Split Brain Scenario and HA pair(High Availability pair)

    The “split brain” scenario is an exceptional circumstance where two healthy nodes in an HA pair both believe themselves to be the Active node, and that the other node is the Standby.
    This scenario represents an unhealthy HA pair, and must be resolved.
    The “split brain” scenario can occur after a failed forced failover operation.

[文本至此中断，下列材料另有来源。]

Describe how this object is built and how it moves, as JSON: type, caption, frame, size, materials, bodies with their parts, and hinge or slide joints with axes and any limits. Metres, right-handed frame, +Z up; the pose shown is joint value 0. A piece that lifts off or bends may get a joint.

Specifically:
    1.The healthy Standby node becomes an Active node.
    2.The unhealthy Active node fails to become the Standby node.
    3.The unhealthy Active node is repaired. Both nodes are now healthy and Active, and each also believes the other node in the HA pair to be the Standby node. This is the “split brain” scenario.
    To resolve the “split brain” scenario, perform a Forced Standby operation from the re­paired Active node. This forces the repaired Active node to become the Standby node in the HA pair.
原文链接:Recovering from a Split Brain Scenario

手动翻译如下:
    Split Brain Scenario是发生在HA pair(High Availability pair)(分布式系统)中,两个健康节点均认为自己是活动节点(Active node),另一个节点是备份节点(Standby node)的特殊情况。
    这种情况意味着这是一个不健康的HA pair,如果想系统正常运行,必须解决这个问题。
    Split Brain Scenario会发生在一次失败的强制故障切换(failover)之后(网络异常或活动节点发生故障)。具体如下:

  1. 原来的活动节点发生故障,正常运行的备份节点变成活动节点。
  2. 发生故障的活动节点不能转换为备份节点。
  3. 当发生故障的活动节点被修复好了,系统中就存在两个正常运行的活动节点(均认为自己是Master节点),两个节点互相认为对方节点是备份节点。这就是Split Brain Scenario。
    Split Brain Scenario and HA pair(High Availability pair)

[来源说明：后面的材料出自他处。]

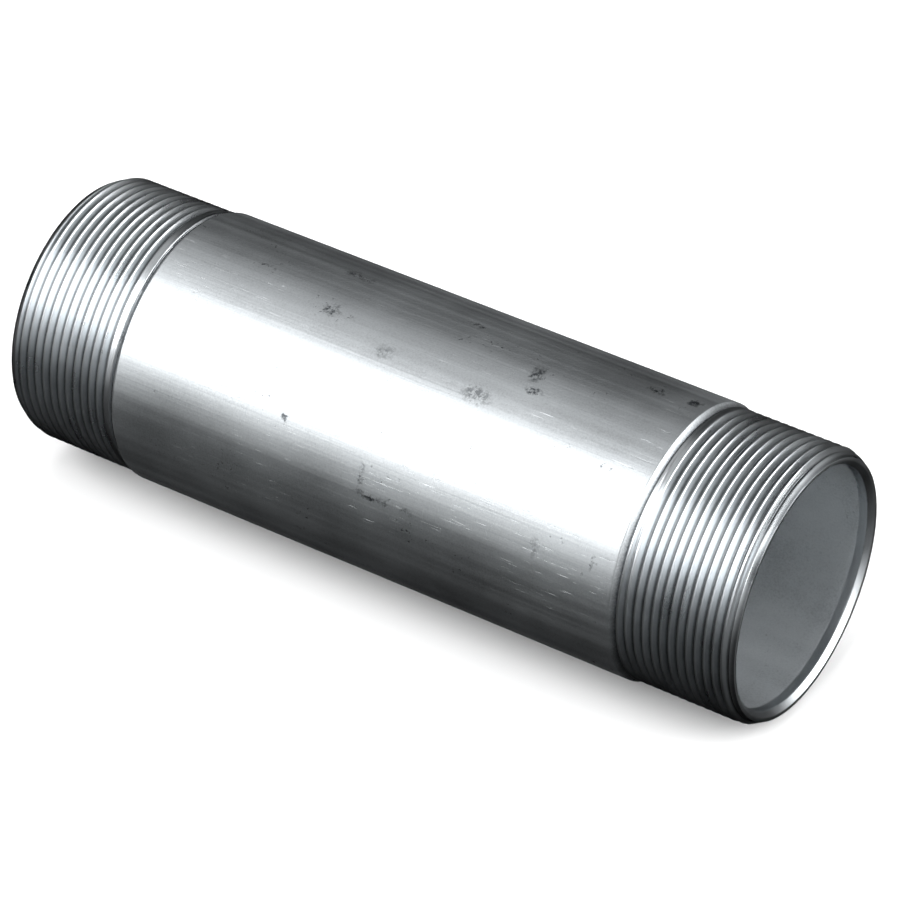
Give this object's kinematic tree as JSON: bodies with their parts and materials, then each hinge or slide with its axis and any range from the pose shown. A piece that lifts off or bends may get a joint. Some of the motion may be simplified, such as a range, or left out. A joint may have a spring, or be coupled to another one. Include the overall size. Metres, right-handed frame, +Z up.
{
  "type": "threaded pipe nipple",
  "caption": "Straight metal pipe nipple with a parallel male thread, a coned shoulder and a chamfered open mouth at each end.",
  "frame": {"origin": "middle of the pipe, on its axis", "axes": "+X along the pipe's axis towards one end, +Z up, the pipe lying on its side"},
  "size_m": [0.1778, 0.0604, 0.0603],
  "materials": {
    "pipe_metal": "satin mill finish with turned threads"
  },
  "bodies": {
    "root": {"pipe_nipple": "pipe_metal"}
  },
  "joints": []
}
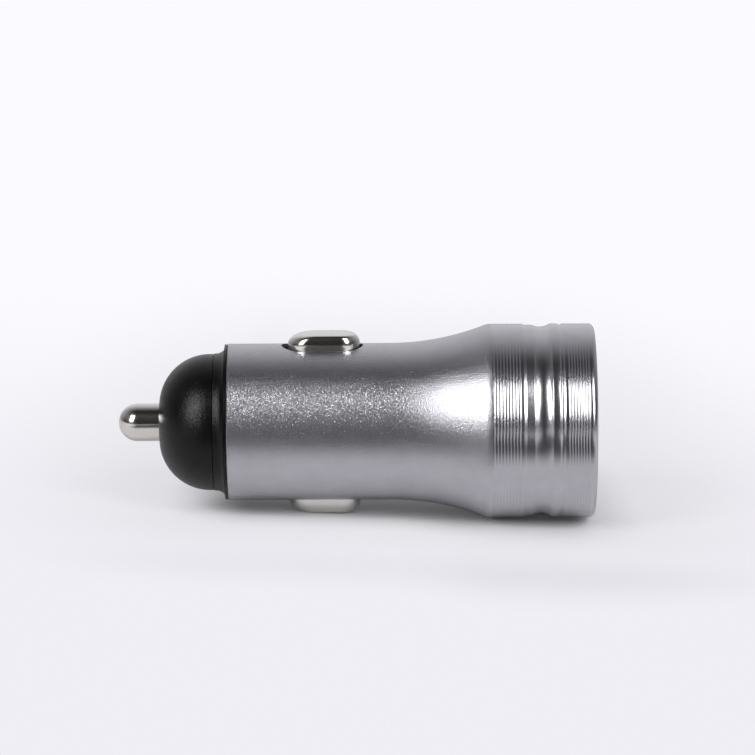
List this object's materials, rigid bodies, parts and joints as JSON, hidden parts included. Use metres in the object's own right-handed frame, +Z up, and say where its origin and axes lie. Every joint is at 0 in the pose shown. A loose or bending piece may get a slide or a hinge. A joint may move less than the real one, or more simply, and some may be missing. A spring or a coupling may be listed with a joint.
{
  "type": "car usb charger plug",
  "caption": "Plug for a car's lighter socket, with a sprung centre pin, sprung side contacts and a ringed metal head that holds stacked USB ports.",
  "frame": {"origin": "on the plug's axis, in the plane where the straight barrel ends and the flare starts, which comes to the mouth of the car's socket", "axes": "+X along the plug's axis, from the centre pin towards the ports; +Z up through the upper side contact; +Y completes the right-handed frame"},
  "size_m": [0.0631, 0.0258, 0.0258],
  "materials": {
    "anodised_aluminium": "bead-blasted and anodised grey",
    "black_plastic": "matte moulded",
    "nickel_plate": "bright nickel",
    "spring_wire": "drawn wire",
    "tin_plate": "dull tin",
    "white_plastic": "moulded",
    "board_green": "solder mask",
    "port_steel": "nickel-plated sheet",
    "gold_flash": "gold flash",
    "ferrite": "matte sintered",
    "copper_wire": "enamelled",
    "can_sleeve": "drawn can",
    "rubber_bung": "matte",
    "yellow_moulding": "moulded",
    "chip_black": "moulded",
    "fuse_green": "moulded",
    "resistor_black": "glazed film"
  },
  "bodies": {
    "housing": {"barrel_shell": "anodised_aluminium", "nose_cap": "black_plastic", "pin_spring": "spring_wire", "pin_terminal": "tin_plate", "contact_carrier": "white_plastic", "side_spring_upper": "spring_wire", "side_spring_lower": "spring_wire", "circuit_board": "board_green", "face_plate": "black_plastic", "port_shell_upper": "port_steel", "port_shell_lower": "port_steel", "port_tongue_upper": "white_plastic", "port_tongue_lower": "white_plastic", "port_pins_upper": "gold_flash", "port_pins_lower": "gold_flash", "choke_core": "ferrite", "choke_winding": "copper_wire", "input_capacitor": "can_sleeve", "capacitor_bung": "rubber_bung", "capacitor_leads": "tin_plate", "output_capacitor": "yellow_moulding", "converter_chip": "chip_black", "chip_leads": "tin_plate", "input_fuse": "fuse_green", "chip_resistors": "resistor_black"},
    "pin": {"centre_pin": "nickel_plate"},
    "upper_contact": {"side_contact_upper": "nickel_plate"},
    "lower_contact": {"side_contact_lower": "nickel_plate"}
  },
  "joints": [
    {"name": "pin_slide", "type": "slide", "parent": "housing", "child": "pin", "axis": [1, 0, 0], "range_m": [0, 0.0025], "stiffness_N_per_m": 1000, "springref_m": -0.0005, "deforming": ["pin_spring"]},
    {"name": "upper_contact_slide", "type": "slide", "parent": "housing", "child": "upper_contact", "axis": [0, 0, -1], "range_m": [0, 0.0015], "stiffness_N_per_m": 600, "springref_m": -0.0005, "deforming": ["side_spring_upper"]},
    {"name": "lower_contact_slide", "type": "slide", "parent": "housing", "child": "lower_contact", "axis": [0, 0, 1], "range_m": [0, 0.0015], "stiffness_N_per_m": 600, "springref_m": -0.0005, "deforming": ["side_spring_lower"]}
  ]
}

    为了解决Split Brain Scenario,需要在修复好的活动节点上运行一个强制备份操作。这将强制修复好的活动节点变成备份节点,从而解决Split Brain Scenario。
Split Brain Scenario and HA pair(High Availability pair)

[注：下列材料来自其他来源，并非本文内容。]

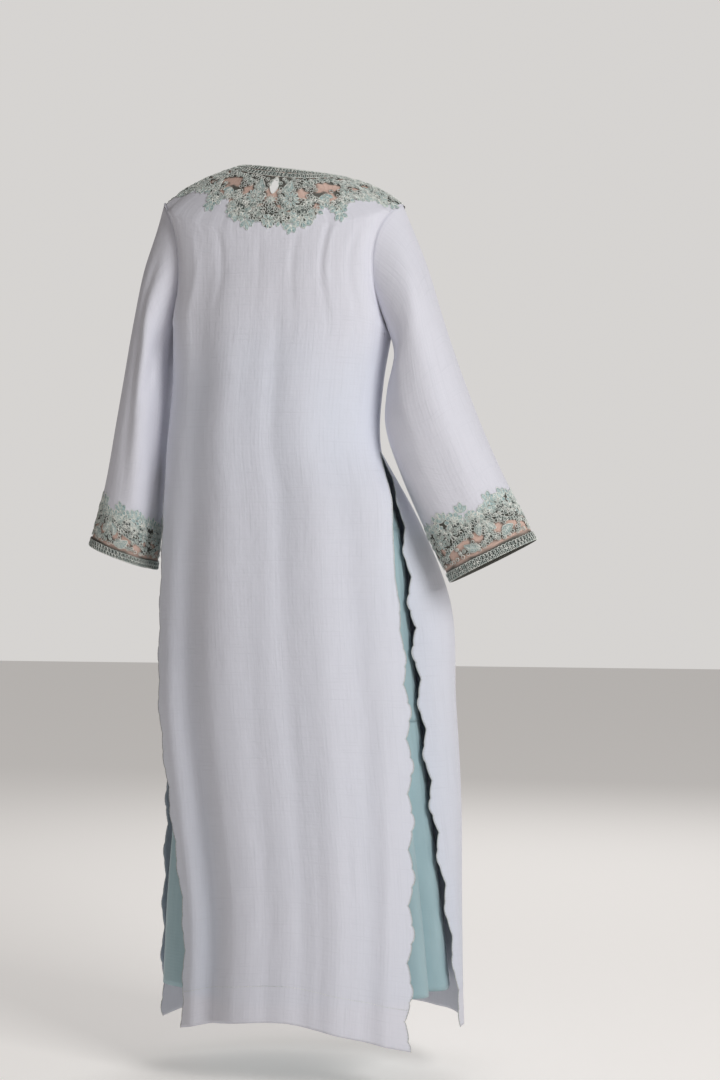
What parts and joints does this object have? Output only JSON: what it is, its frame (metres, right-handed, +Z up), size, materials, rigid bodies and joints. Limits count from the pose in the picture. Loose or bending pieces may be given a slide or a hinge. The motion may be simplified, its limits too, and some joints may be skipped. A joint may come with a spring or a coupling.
{
  "type": "worn jacket dress with slip dress",
  "caption": "Ankle-length linen jacket with embroidered net yoke and cuffs and scalloped side slits, over a tiered slip dress, in worn form.",
  "frame": {"origin": "midway between the neck points of the shoulders, where the wearer's shoulders hold the garment up", "axes": "+Z up, +Y towards the garment's back, -Y its front, +X the wearer's left"},
  "size_m": [0.79, 0.3699, 1.4885],
  "materials": {
    "linen": "pale ice-blue semi-sheer slubby linen, plain weave, matte",
    "embroidered_net": "fine nude net covered with aqua and silver-white embroidery",
    "embroidery": "raised satin and cord stitches in aqua, grey-blue and white",
    "slip_cloth": "teal plain-weave cloth, matte, gathered at the tiers"
  },
  "bodies": {
    "root": {"neckband": "embroidery", "yoke_back": "embroidered_net", "yoke_front_left": "embroidered_net", "yoke_front_right": "embroidered_net", "back_panel": "linen", "front_panel_left": "linen", "front_panel_right": "linen", "edging_back_left": "embroidery", "edging_back_right": "embroidery", "edging_front_left": "embroidery", "edging_front_right": "embroidery", "sleeve_left": "linen", "sleeve_right": "linen", "cuff_left": "embroidered_net", "cuff_right": "embroidered_net", "slip_bodice": "slip_cloth", "slip_middle_tier": "slip_cloth", "slip_lower_tier": "slip_cloth", "slip_strap_left": "slip_cloth", "slip_strap_right": "slip_cloth"}
  },
  "joints": []
}
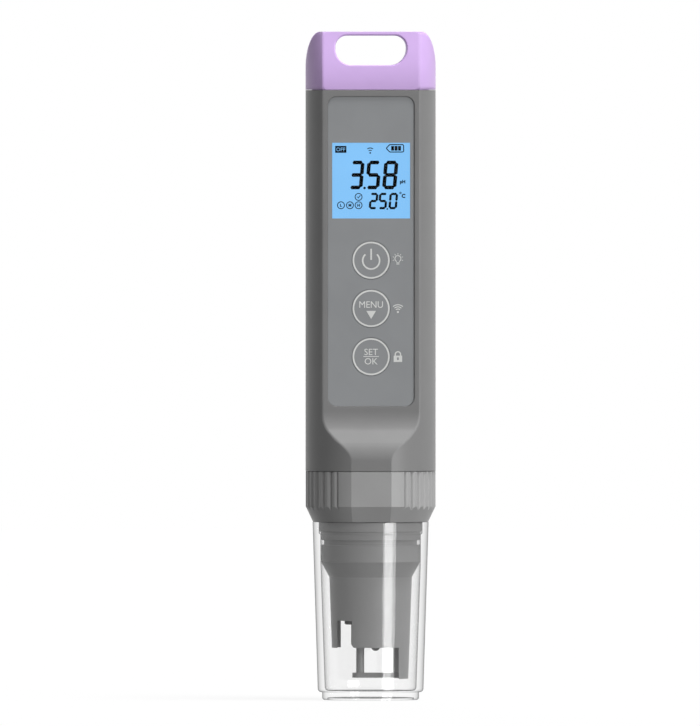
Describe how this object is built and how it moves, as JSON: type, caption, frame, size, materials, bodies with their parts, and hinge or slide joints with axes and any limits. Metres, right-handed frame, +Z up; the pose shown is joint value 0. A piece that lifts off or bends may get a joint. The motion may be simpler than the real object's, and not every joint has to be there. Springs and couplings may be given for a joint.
{
  "type": "pocket water quality tester",
  "caption": "Pen-shaped pocket water tester with a display, keys, lift-off battery cap, screw collar, replaceable probe and clear storage cup.",
  "frame": {"origin": "on the tester's long axis, on the surface that the storage cup's foot stands on", "axes": "+Z up the tester to the battery cap, the flat front with the display faces -Y, +X to the front view's right"},
  "size_m": [0.037, 0.0361, 0.19],
  "materials": {
    "body_plastic": "matte",
    "collar_plastic": "satin",
    "cap_plastic": "satin",
    "overlay_film": "matte",
    "key_film": "matte",
    "window_plastic": "gloss",
    "lcd_glass": "gloss",
    "backlight_plastic": "gloss",
    "strip_rubber": "matte",
    "circuit_board": "satin",
    "component_black": "matte",
    "screw_steel": "satin",
    "shield_steel": "satin",
    "holder_plastic": "matte",
    "cell_jacket": "gloss",
    "spring_steel": "polished",
    "contact_brass": "polished",
    "slip_plastic": "matte",
    "seal_rubber": "matte",
    "socket_plastic": "matte",
    "probe_plastic": "satin",
    "core_plastic": "satin",
    "bulb_glass": "gloss",
    "sensor_black": "satin",
    "sensor_steel": "satin",
    "junction_ceramic": "matte",
    "cup_plastic": "gloss"
  },
  "bodies": {
    "housing": {"housing_shell": "body_plastic", "overlay_panel": "overlay_film", "display_window": "window_plastic", "lcd_panel": "lcd_glass", "lcd_backlight": "backlight_plastic", "lcd_strips": "strip_rubber", "main_board": "circuit_board", "board_screws": "screw_steel", "key_switches": "component_black", "processor_chip": "component_black", "radio_module": "shield_steel", "battery_holder": "holder_plastic", "holder_screws": "screw_steel", "battery_cell_1": "cell_jacket", "battery_cell_2": "cell_jacket", "battery_cell_3": "cell_jacket", "battery_cell_4": "cell_jacket", "cell_springs": "spring_steel", "spring_plates": "contact_brass", "slip_contacts": "contact_brass", "battery_slip": "slip_plastic", "probe_socket": "socket_plastic", "socket_contacts": "contact_brass", "socket_board": "circuit_board", "board_link": "component_black"},
    "cap": {"battery_cap": "cap_plastic", "cap_seal": "seal_rubber"},
    "probe": {"probe_body": "probe_plastic", "sensor_core": "core_plastic", "glass_bulb": "bulb_glass", "conductivity_sensor": "sensor_black", "temperature_sensor": "sensor_steel", "reference_junction": "junction_ceramic", "probe_board": "circuit_board", "probe_plug": "socket_plastic", "probe_pins": "contact_brass", "plug_seal": "seal_rubber", "collar_gasket": "seal_rubber"},
    "collar": {"screw_collar": "collar_plastic"},
    "cup": {"storage_cup": "cup_plastic"},
    "power_button": {"power_key": "key_film"},
    "menu_button": {"menu_key": "key_film"},
    "enter_button": {"enter_key": "key_film"}
  },
  "joints": [
    {"name": "cap_lift", "type": "slide", "parent": "housing", "child": "cap", "axis": [0, 0, 1], "range_m": [0, 0.03]},
    {"name": "probe_drop", "type": "slide", "parent": "housing", "child": "probe", "axis": [0, 0, -1], "range_m": [0, 0.01]},
    {"name": "collar_turn", "type": "hinge", "parent": "probe", "child": "collar", "pos_m": [0, 0, 0.058], "axis": [0, 0, -1], "range_deg": [0, 1441]},
    {"name": "cup_pull", "type": "slide", "parent": "probe", "child": "cup", "axis": [0, 0, -1], "range_m": [0, 0.05]},
    {"name": "power_press", "type": "slide", "parent": "housing", "child": "power_button", "axis": [0, 1, 0], "range_m": [0, 0.0003], "stiffness_N_per_m": 1000, "springref_m": -0.0004},
    {"name": "menu_press", "type": "slide", "parent": "housing", "child": "menu_button", "axis": [0, 1, 0], "range_m": [0, 0.0003], "stiffness_N_per_m": 1000, "springref_m": -0.0004},
    {"name": "enter_press", "type": "slide", "parent": "housing", "child": "enter_button", "axis": [0, 1, 0], "range_m": [0, 0.0003], "stiffness_N_per_m": 1000, "springref_m": -0.0004}
  ],
  "couplings": [
    {"joint": "collar_turn", "follows": "probe_drop", "rad_per_m": 2513.3}
  ]
}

    An HA pair is two storage systems(nodes) whose controllers are connected to each other directly.In this configuration,one node can take over its partner’s storage to provide continued data service if the partner goes down.
    You can configure the HA pair so that each node in the pair shares access to a common set of storage,subnets and tape drives,or each node can own its own distinct set of storage.
    The controller are connected to each other through an HA interconnection.This allows one node to serve data that resides on the disks of its failed partner node.Each node continually monitors its partner,mirroring the data for each other’s nonvolatile memory(NVRAM or NVMEN).The interconnect is internal and requires no external cabling if both controllers are in the same chassis.
    Takeover is the process in which a node takes over the storage of its partner.Giveback is the process in which that storage is returned to the partner.Both processes can be initiated manually or configured for automatic initiation.

手动翻译如下:
    一个HA对是两个由控制器(controller)直接相连的存储系统(节点)。在这种配置中,如果一个节点发生故障,另一个节点可以接管其伙伴节点的存储,并提供持续的数据服务(高可用)。
    你可以手动配置HA对,以便该对中的每个节点共享一组公共的存储、子网和磁带机的访问,或者每个节点都可以拥有自己不同的存储集。
    控制器通过一个HA互连相互进行通信。这允许一个节点为其发生故障的伙伴节点的磁盘上的数据提供服务。每个节点持续监视其伙伴,为彼此的非易失性存储器(NVRAM或NVMEN)镜像数据。HA互连是内部的,如果两个控制器位于同一机箱中,则不需要外部布线。
    Takeover是一个节点接管其伙伴存储的过程。Giveback是将存储返回给伙伴的过程。这两个过程都可以手动启动或配置为自动启动。